• What to do
Quote the lines that run from the line containing "# flat pocket" down to the line containing "before = set(bpy.data.objects)". Include both of those lines, reproduce each exactly, and omit everything else.

• Information shown
---+---
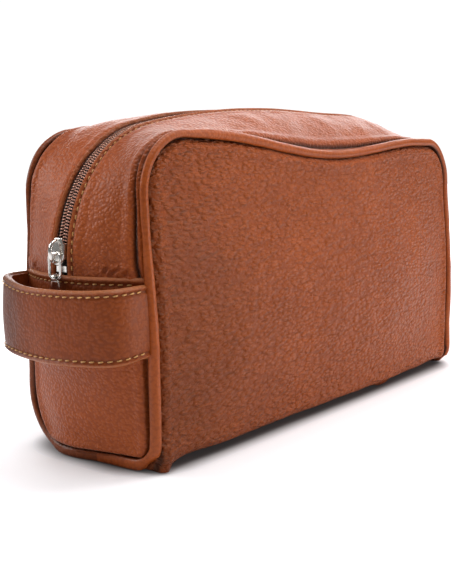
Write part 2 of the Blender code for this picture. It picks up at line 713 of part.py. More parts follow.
# ---------------------------------------------------------------- assembly
def build():
    clear_scene()
    panel("front_panel", -1, SEAM_INSET, 0.0, LEATHER, FOOT_LAP, COGNAC, 0.5)
    panel("back_panel", 1, SEAM_INSET, 0.0, LEATHER, BACK_FOOT_LAP, COGNAC, 0.5)
    inner = LEATHER + LAYER_GAP
    panel("lining_front", -1, LINING_INSET, inner, LINING, 0.0, CLOTH, 0.9, 4)
    panel("lining_back", 1, LINING_INSET, inner, LINING, 0.0, CLOTH, 0.9, 4)

    base_low = -(HALF_D - FRONT_FOOT_RADIUS - BASE_MARGIN)
    base_high = HALF_D - BACK_FOOT_RADIUS - 0.0005
    flat = (
        ("base_panel", LEATHER, base_low, base_high, LEATHER, SEAM_INSET + 0.002, COGNAC, 0.5),
        ("base_board", FOOT_RISE + LEATHER + LAYER_GAP + BOARD, base_low, base_high, BOARD,
         LINING_INSET + 0.003, (0.4, 0.33, 0.22), 0.9),
        ("lining_base", FOOT_RISE + LEATHER + 2 * LAYER_GAP + BOARD + LINING, base_low, base_high,
         LINING, LINING_INSET + 0.003, CLOTH, 0.9),
    )
    for name, top, low, high, thickness, margin, colour, roughness in flat:
        reach = HALF_L - margin
        rows = [[Vector((-reach + 2 * reach * i / 8, y, top)) for i in range(9)]
                for y in (low, (low + high) / 2, high)]
        sheet(name, rows, thickness, colour, roughness, -Z)

    for name, mirrored in (("left", False), ("right", True)):
        end_panel("end_panel_" + name, mirrored, SEAM_INSET, 0.0, LEATHER,
                  TAPE_FOOT_HEIGHT - 0.0006, COGNAC, 0.5)
        end_panel("lining_end_" + name, mirrored, LINING_INSET, inner, LINING,
                  TAPE_FOOT_HEIGHT - 0.0006, CLOTH, 0.9, 7)

    for name, side in (("front", -1), ("back", 1)):
        strip("gusset_" + name, side, ZIP_MOUTH_HALF, SEAM_INSET, 0.0, LEATHER,
              TAPE_FOOT_HEIGHT, COGNAC, 0.5, 6)
        strip("zip_tape_" + name, side, TAPE_INNER, 0.0, inner, TAPE,
              TAPE_FOOT_HEIGHT, (0.07, 0.04, 0.028), 0.85, 3, TAPE_OUTER)
        strip("lining_gusset_" + name, side, ZIP_MOUTH_HALF + 0.004, LINING_INSET,
              inner + TAPE + LAYER_GAP, LINING, TAPE_FOOT_HEIGHT, CLOTH, 0.9, 3)
        piping(name, side)
        piping_cord(name, side)
        zip_coil(name, side)
        zip_thread(name, side)
        zip_stop("zip_top_stop_" + name, False, *sorted((side * 0.0003, side * COIL_OUTER)))
    zip_stop("zip_bottom_stop", True, -COIL_OUTER, COIL_OUTER)

    # slider at the closed end, its origin on the axis of the zip's turn
    hub = bpy.data.objects.new("slider_hub", None)
    hub.location = (-TURN_X, 0, ZIP_TURN_HEIGHT)
    bpy.context.collection.objects.link(hub)
    bpy.context.view_layer.update()
    p, out, up = slider_frame()
    body, extras = slider_body()
    bridge = slider_bridge()
    for obj in [body, bridge] + extras:
        place(obj, p, out, up)
        obj.parent = hub
        obj.matrix_parent_inverse = hub.matrix_world.inverted()
    ring_rise = COIL_PROUD + 2 * LAYER_GAP + SLIDER_PLATE + BRIDGE_HEIGHT - BRIDGE_WIRE
    ring_axis = p + out * (ring_rise - RING_WIRE - LAYER_GAP - 0.0002) - up * 0.0008
    ring = pull_ring(ring_axis)
    tab_axis = ring_axis - Z * RING_LENGTH
    tab, helpers = pull_tab(tab_axis)
    bpy.context.view_layer.update()
    for obj, parent in [(ring, hub), (tab, ring)] + [(helper, tab) for helper in helpers]:
        obj.parent = parent
        obj.matrix_parent_inverse = parent.matrix_world.inverted()

    end_band("handle_patch", False, PATCH_LOW, PATCH_WIDTH, LAYER_GAP, STRAP_LEATHER,
             SEAM_INSET + 0.0014, COGNAC, 0.5)
    end_band("zip_end_tab", True, PATCH_LOW, PATCH_WIDTH, LAYER_GAP, STRAP_LEATHER,
             SEAM_INSET + 0.0014, COGNAC, 0.5)
    strap_sheet("handle_strap", 0.0, STRAP_LEATHER, COGNAC, 0.5)
    strap_sheet("handle_strap_lining", STRAP_LEATHER + LAYER_GAP, LEATHER * 0.8, DARK_COGNAC,
                0.6, 0.0006)
    strap_thread("strap_thread_top", STRAP_LOW + STRAP_WIDTH - STRAP_THREAD_IN)
    strap_thread("strap_thread_bottom", STRAP_LOW + STRAP_THREAD_IN)
    row = ("end", PATCH_LOW + PATCH_WIDTH - STRAP_THREAD_IN, False)
    ys = [-0.026 + 0.052 * i / 14 for i in range(15)]
    lift = LAYER_GAP + STRAP_LEATHER
    thread_line("patch_thread", [(at(row, y) + normal_at(row, y) * lift, normal_at(row, y))
                                 for y in ys])

    # flat pocket on the back lining, open at its top
    rows = []
    depth = inner + LINING + LAYER_GAP
    for k in range(7):
        z = POCKET_TOP + (POCKET_LOW - POCKET_TOP) * k / 6
        reach = z - FOOT_RISE - BACK_FOOT_RADIUS
        row = []
        for i in range(9):
            x = -POCKET_LENGTH / 2 + POCKET_LENGTH * i / 8
            swell = POCKET_SWELL * math.sin(math.pi * i / 8) * math.cos(math.pi / 2 * k / 6)
            row.append(panel_point(1, x, reach, depth + LINING + swell))
        rows.append(row)
    sheet("slip_pocket", rows, LINING, CLOTH, 0.9, Y)


build()
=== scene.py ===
"""Leather shaving kit bag, modelled piece by piece over its CAD frame."""
import math

import bmesh
import bpy
from mathutils import Matrix, Vector, kdtree, noise


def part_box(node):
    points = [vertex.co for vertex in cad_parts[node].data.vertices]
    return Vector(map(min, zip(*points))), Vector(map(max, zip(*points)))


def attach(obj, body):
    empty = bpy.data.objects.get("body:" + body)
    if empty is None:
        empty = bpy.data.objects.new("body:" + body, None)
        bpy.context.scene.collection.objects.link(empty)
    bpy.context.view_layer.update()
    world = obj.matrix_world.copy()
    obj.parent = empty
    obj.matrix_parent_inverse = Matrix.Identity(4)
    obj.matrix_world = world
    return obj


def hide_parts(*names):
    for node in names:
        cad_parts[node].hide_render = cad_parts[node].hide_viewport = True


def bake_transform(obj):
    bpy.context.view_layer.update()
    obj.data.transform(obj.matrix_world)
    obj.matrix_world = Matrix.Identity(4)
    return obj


bl_info = {
    "name": "Leather Shaving Kit Bag",
    "version": (1, 0, 0),
    "blender": (4, 5, 0),
    "location": "View3D > Sidebar > Kit Bag",
    "description": "Builds a piped leather toiletry bag with a zip and a side handle",
    "category": "Add Mesh",
}

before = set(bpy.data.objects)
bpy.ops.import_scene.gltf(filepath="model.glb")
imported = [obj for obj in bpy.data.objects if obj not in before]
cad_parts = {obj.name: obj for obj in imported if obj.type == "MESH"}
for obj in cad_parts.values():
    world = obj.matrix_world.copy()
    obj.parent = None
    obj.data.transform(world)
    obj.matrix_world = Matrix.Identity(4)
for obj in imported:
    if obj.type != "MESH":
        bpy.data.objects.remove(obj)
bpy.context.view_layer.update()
MM = 0.001

# ---- the bag's lines, the same as the CAD frame's
HALF_L = 0.131
HALF_D = 0.035
SHOULDER_HEIGHT = 0.1355
SEAM_DIP = 0.0078
DIP_HALF_LENGTH = 0.095
SHOULDER_RADIUS = 0.024
FOOT_RADIUS = {-1: 0.010, 1: 0.025}
FOOT_RISE = 0.0020
PANEL_BULGE = 0.005
END_BULGE_TOP = 0.0124
END_BULGE_FOOT = 0.0020
TURN_RADIUS = 0.0573
TURN_HEIGHT = 0.0841
TURN_ANGLE = math.radians(78.0)
TURN_X = HALF_L + END_BULGE_TOP - TURN_RADIUS
TOP_X = TURN_X + TURN_RADIUS * math.cos(TURN_ANGLE)
TOP_RADIUS = TOP_X / math.cos(TURN_ANGLE)
TOP_CENTRE_Z = TURN_HEIGHT + TURN_RADIUS * math.sin(TURN_ANGLE) - TOP_RADIUS * math.sin(TURN_ANGLE)
STRIP_FOOT = 0.0640
ZIP_EDGE = 0.0036
STRIP_FAR = HALF_D - 0.0010
STITCH_IN = 0.0020
PIPING_SINK = 0.0003
SLIDER_REST = math.radians(4.7)
SIDES = (("front", -1), ("back", 1))
X, Y, Z = Vector((1, 0, 0)), Vector((0, 1, 0)), Vector((0, 0, 1))


# ================================================================ settings
def length(name, description, default, low, high):
    return bpy.props.FloatProperty(name=name, description=description, default=default,
                                   min=low, max=high, unit="LENGTH", subtype="DISTANCE",
                                   precision=5)


def colour(name, description, default):
    return bpy.props.StringProperty(name=name, description=description + ", as an sRGB hex value",
                                    default=default)


class KitBagSizes(bpy.types.PropertyGroup):
    leather: length("Leather", "Thickness of the panel leather", 0.0014, 0.0008, 0.003)
    piping_radius: length("Piping radius", "Radius of the covered piping", 0.0021, 0.001, 0.004)
    pebble: length("Pebble", "Height of one pebble of the grain", 0.0017, 0.0005, 0.005)
    stitch: length("Stitch", "Length of one stitch", 0.0020, 0.001, 0.006)
    stitch_gap: length("Stitch gap", "Gap between two stitches", 0.0014, 0.0002, 0.003)
    thread: length("Thread", "Diameter of the sewing thread", 0.00062, 0.0002, 0.0015)
    coil_pitch: length("Coil pitch", "Distance between two turns of the zip coil", 0.0013, 0.0008, 0.003)
    coil_wire: length("Coil wire", "Radius of the zip coil's filament", 0.00037, 0.0002, 0.0008)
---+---
• Completed exercise
    # flat pocket on the back lining, open at its top
    rows = []
    depth = inner + LINING + LAYER_GAP
    for k in range(7):
        z = POCKET_TOP + (POCKET_LOW - POCKET_TOP) * k / 6
        reach = z - FOOT_RISE - BACK_FOOT_RADIUS
        row = []
        for i in range(9):
            x = -POCKET_LENGTH / 2 + POCKET_LENGTH * i / 8
            swell = POCKET_SWELL * math.sin(math.pi * i / 8) * math.cos(math.pi / 2 * k / 6)
            row.append(panel_point(1, x, reach, depth + LINING + swell))
        rows.append(row)
    sheet("slip_pocket", rows, LINING, CLOTH, 0.9, Y)


build()
=== scene.py ===
"""Leather shaving kit bag, modelled piece by piece over its CAD frame."""
import math

import bmesh
import bpy
from mathutils import Matrix, Vector, kdtree, noise


def part_box(node):
    points = [vertex.co for vertex in cad_parts[node].data.vertices]
    return Vector(map(min, zip(*points))), Vector(map(max, zip(*points)))


def attach(obj, body):
    empty = bpy.data.objects.get("body:" + body)
    if empty is None:
        empty = bpy.data.objects.new("body:" + body, None)
        bpy.context.scene.collection.objects.link(empty)
    bpy.context.view_layer.update()
    world = obj.matrix_world.copy()
    obj.parent = empty
    obj.matrix_parent_inverse = Matrix.Identity(4)
    obj.matrix_world = world
    return obj


def hide_parts(*names):
    for node in names:
        cad_parts[node].hide_render = cad_parts[node].hide_viewport = True


def bake_transform(obj):
    bpy.context.view_layer.update()
    obj.data.transform(obj.matrix_world)
    obj.matrix_world = Matrix.Identity(4)
    return obj


bl_info = {
    "name": "Leather Shaving Kit Bag",
    "version": (1, 0, 0),
    "blender": (4, 5, 0),
    "location": "View3D > Sidebar > Kit Bag",
    "description": "Builds a piped leather toiletry bag with a zip and a side handle",
    "category": "Add Mesh",
}

before = set(bpy.data.objects)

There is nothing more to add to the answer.